This is not surprising. Poor or rich, if you have good family support, you have a much better chance at success. This can be seen with rich kids with absent/uncaring parents blowing all of their money within a couple of years/going to jail/becoming alcoholics or drug addicts.

billy99k | 12 hours ago

Academic success depends on intelligence, creativity, but also the way you speak. Being someone coming from the outside (first in my family to do a PhD) this is something I discuss frequently with others that are in similar positions. We don’t struggle with research so much as understanding how to write in the same language, understanding what is “novel” or rather how to convey something is novel and not explain in a way that makes it obvious post hoc. Understanding which research topics are worthy or not. Some of this is even true for people who transfer fields. So I would expect you can find a gradient of the success compared to how closely aligned the child is to their parent’s research.

godelski | 10 hours ago

I think this result is obvious to anyone who has spent any time in the academic world, although it is nice to see some solid numbers behind it.

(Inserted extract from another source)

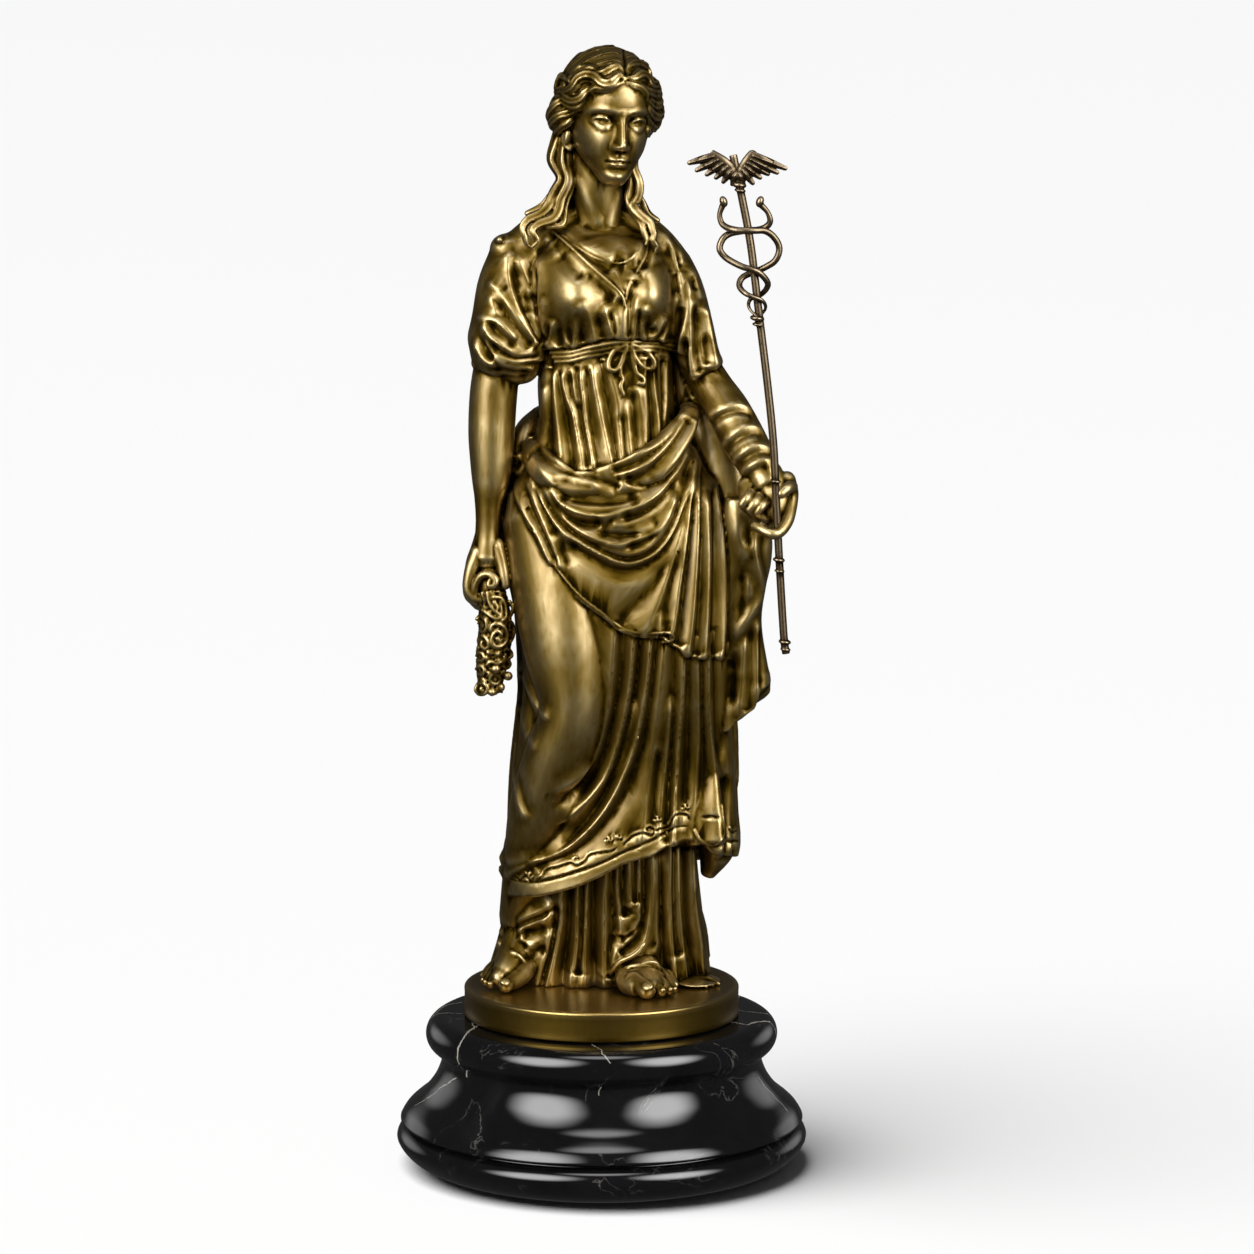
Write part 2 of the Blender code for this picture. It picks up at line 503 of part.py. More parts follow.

The harsh truth is that key to academic career advancement is who you know much more than what you know. I every single person I knew in graduate school who got a postdoc position did so through informal means (i.e. knowing someone who knew someone), and having letters of recommendation written by the right people from the right departments at the right schools opens all sorts of doors to the academic hierarchy that would otherwise be closed.

gtmitchell | 12 hours ago

I don't think it's nurture as the article suggests. Academic success (I define it as getting a permanent position) is mainly finding a researcher or research group that likes you. That's basically it. It's who you know.

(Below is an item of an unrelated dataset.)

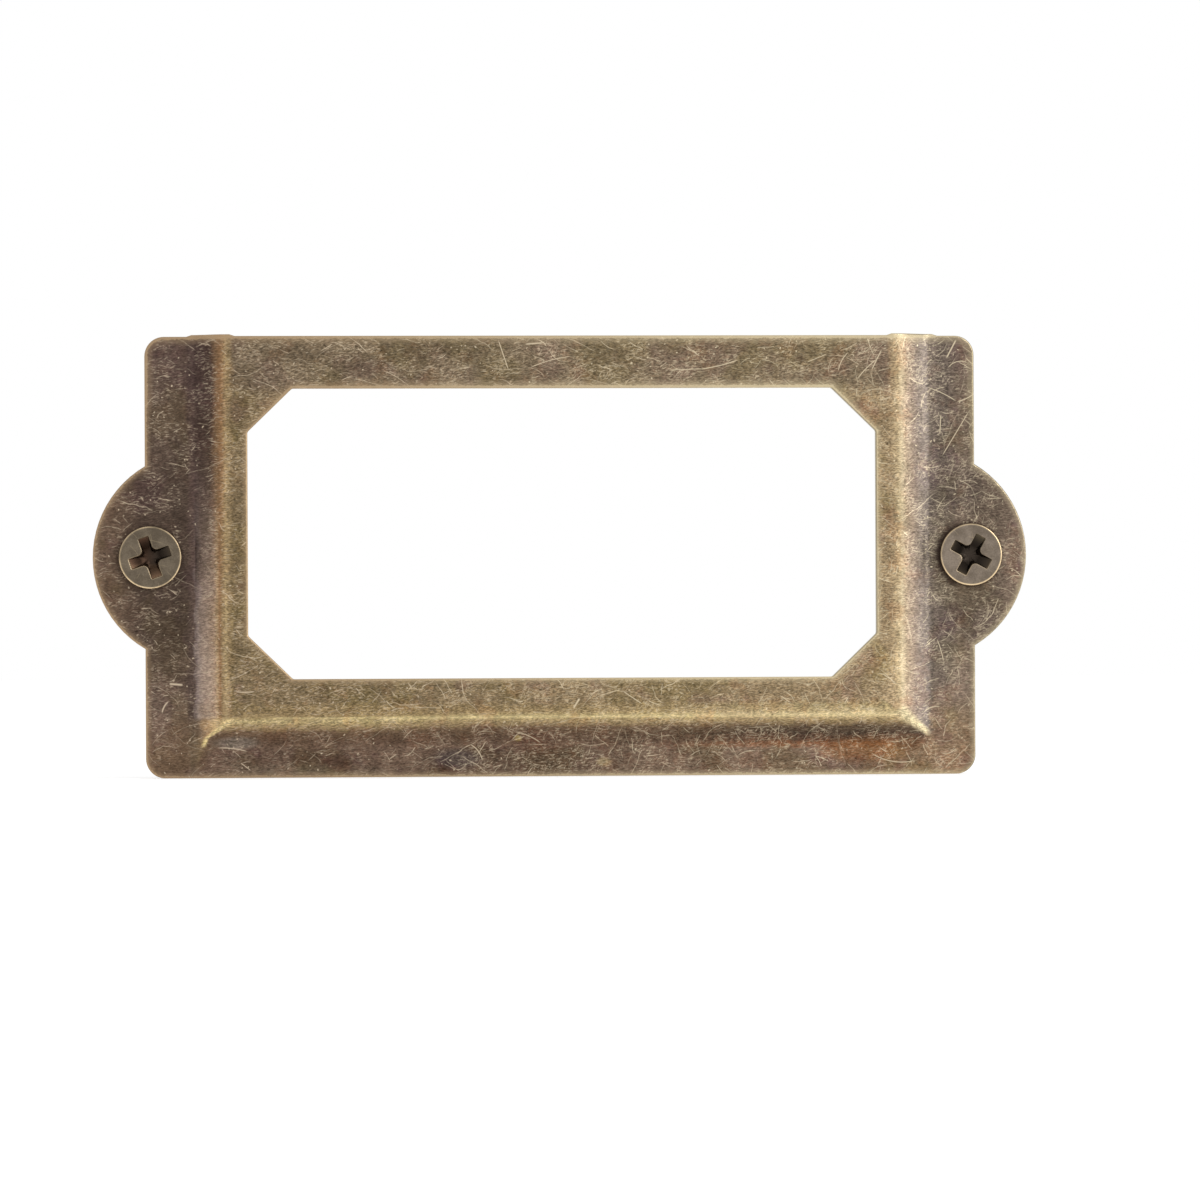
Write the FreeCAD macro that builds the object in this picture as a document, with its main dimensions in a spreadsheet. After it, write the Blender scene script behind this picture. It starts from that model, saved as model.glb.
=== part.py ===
import FreeCAD, Part
import Sketcher
import os

# Drawer label holder: one pressed brass sheet with a raised, windowed panel and two round ears,
# fixed to a drawer front by two countersunk wood screws with cross recesses.
#
# Frame, in millimetres: X to the right, Z up, Y away from the viewer and into the drawer.
# The back of the flange lies on Y = 0, and the origin is midway between the two screws.
# The panel stands off the drawer by the card gap and is open at the top, where a card slides in.

DRIVING_SIZES = (
    # sheet and outline
    ("sheet_thickness", 0.6),
    ("overall_width", 70.0),
    ("body_height", 32.9),
    ("corner_radius", 1.45),
    ("ear_radius", 7.9),
    ("ear_reach", 3.9),
    # inwards from each side: flange, run of the sloping wall, then the panel's band beside the window
    ("left_flange", 3.68),
    ("left_run", 1.82),
    ("left_band", 2.1),
    ("right_flange", 3.56),
    ("right_run", 2.08),
    ("right_band", 1.96),
    ("lower_flange", 2.34),
    ("lower_run", 2.15),
    ("lower_band", 2.86),
    ("top_band", 3.93),
    # raised panel and its bends
    ("card_gap", 1.4),
    ("left_foot_radius", 0.2),
    ("lower_foot_radius", 0.8),
    ("right_foot_radius", 1.0),
    ("shoulder_radius", 2.0),
    ("hip_radius", 1.4),
    # the top edge stands up slightly where the walls run out through it
    ("land_height", 0.13),
    ("land_ramp", 0.4),
    ("land_overrun", 0.1),
    # cut corners of the window
    ("bevel_across", 3.33),
    ("bevel_up", 3.23),
    ("window_corner_radius", 0.3),
    # screw holes, set in from the ear tips, and cut edges
    ("screw_inset", 4.25),
    ("hole_diameter", 3.2),
    ("seat_depth", 0.2),
    ("edge_rounding", 0.12),
    # screws
    ("head_diameter", 4.65),
    ("head_rim", 0.2),
    ("head_rounding", 0.08),
    ("shank_diameter", 2.5),
    ("screw_length", 10.0),
    ("point_length", 2.4),
    ("seat_clearance", 0.02),
    # cross recess: wing tip to wing tip, wing width and corner between wings, at its mouth and floor
    ("mouth_span", 3.12),
    ("mouth_wing", 0.78),
    ("mouth_corner", 0.7),
    ("floor_span", 1.5),
    ("floor_wing", 0.6),
    ("floor_corner", 0.5),
    ("recess_depth", 1.1),
    ("recess_tip", 0.25),
    # turn of each recess from level, counter-clockwise from the front, in degrees
    ("left_turn", 19.0),
    ("right_turn", 61.5),
    # the forming block runs past the trimmed sheet by this much on every side
    ("form_margin", 6.0),
)

DERIVED_SIZES = (
    ("panel_front", "=sheet_thickness + card_gap"),
    ("half_width", "=overall_width / 2 - ear_reach"),
    ("half_height", "=body_height / 2"),
    ("left_foot", "=half_width - left_flange"),
    ("left_top", "=left_foot - left_run"),
    ("window_left", "=left_top - left_band"),
    ("right_foot", "=half_width - right_flange"),
    ("right_top", "=right_foot - right_run"),
    ("window_right", "=right_top - right_band"),
    ("lower_foot", "=half_height - lower_flange"),
    ("lower_top", "=lower_foot - lower_run"),
    ("window_foot", "=lower_top - lower_band"),
    ("window_top", "=half_height - top_band"),
    # where the bends of the side walls begin on the flange and end on the panel
    ("left_half_slope", "=tan(atan(card_gap / left_run) / 2)"),
    ("right_half_slope", "=tan(atan(card_gap / right_run) / 2)"),
    ("left_bend_start", "=left_foot + left_foot_radius * left_half_slope"),
    ("left_bend_end", "=left_top - shoulder_radius * left_half_slope"),
    ("right_bend_start", "=right_foot + right_foot_radius * right_half_slope"),
    ("right_bend_end", "=right_top - shoulder_radius * right_half_slope"),
    ("left_land_outside", "=left_bend_start + land_overrun"),
    ("left_land_inside", "=left_bend_end - land_overrun"),
    ("right_land_outside", "=right_bend_start + land_overrun"),
    ("right_land_inside", "=right_bend_end - land_overrun"),
    ("form_half_width", "=overall_width / 2 + form_margin"),
    ("form_half_height", "=half_height + form_margin"),
    ("ear_centre", "=overall_width / 2 - ear_radius"),
    ("screw_place", "=overall_width / 2 - screw_inset"),
    # heights along a screw, from the back of the flange towards the viewer
    ("cone_at_face", "=hole_diameter / 2 + seat_depth - seat_clearance * sqrt(2)"),
    ("shank_start", "=sheet_thickness - cone_at_face + shank_diameter / 2"),
    ("rim_start", "=sheet_thickness - cone_at_face + head_diameter / 2"),
    ("head_top", "=rim_start + head_rim"),
    ("screw_tip", "=head_top - screw_length"),
    ("point_start", "=screw_tip + point_length"),
    ("recess_floor", "=head_top - recess_depth"),
)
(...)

vouaobrasil | 10 hours ago

Getting into a PhD program requires a lot of preparation soon after entering college. Having a parent with a PhD probably helps a lot to guide their child towards the necessary steps to get into a good program. I was totally clueless and thought just a high GPA would suffice and I had to spend 3 years improving my credentials to get into a PhD program. A lot of my peers had parents who were professors.

chriskanan | 9 hours ago

There's already a gazillion sociological studies on this subject from the 70s onward.

Galanwe | 10 hours ago

Even if we pretend nepotism doesn't exists, academia is still not a strict meritocracy. In addition to merit, at least two factors play an important role in success, which having a good mentor helps a lot.

1) Tacit knowledge. In many fields, there are important information only accessible from having a mentor like heuristics, insider information, in-lab techniques etc.

2) Investment opportunities. A good adviser is often good at spotting opportunities for their students. It's also common for an academic adviser to share their most valuable opportunities with their students.

It's clear to me that the ideal of meritocracy (talent and hard work leads to success) does not hold in academia, and maybe not anywhere. Having a good mentor gives you extremely valuable information that contribute to success. On the other hand, I am not sure this can be fixed or even needs fixing. I think it's healthy for academics to be partially siloed, so that they can develop their unique approaches and maintain a healthy diversity for the field.

kzz102 | 8 hours ago

Genes play a huge role in individual variability of outcomes, whether it's leanness or obesity, strength, cardio/fitness, academic ability etc.

An example I like to give is, my junior high school had an annual writing competition. The winners were so far ahead in terms of ability ,which was evident when they read their stories aloud , that such ability had to have been divined in some way. There is no way you can be competitive when some have such a huge head start due to genes.

paulpauper | 9 hours ago

It's the Mathew principle all the way down.

Actually it's a bit worse, in the sense that if you exhibit competence without the "appropriate pedigree" all you'll get is punishment.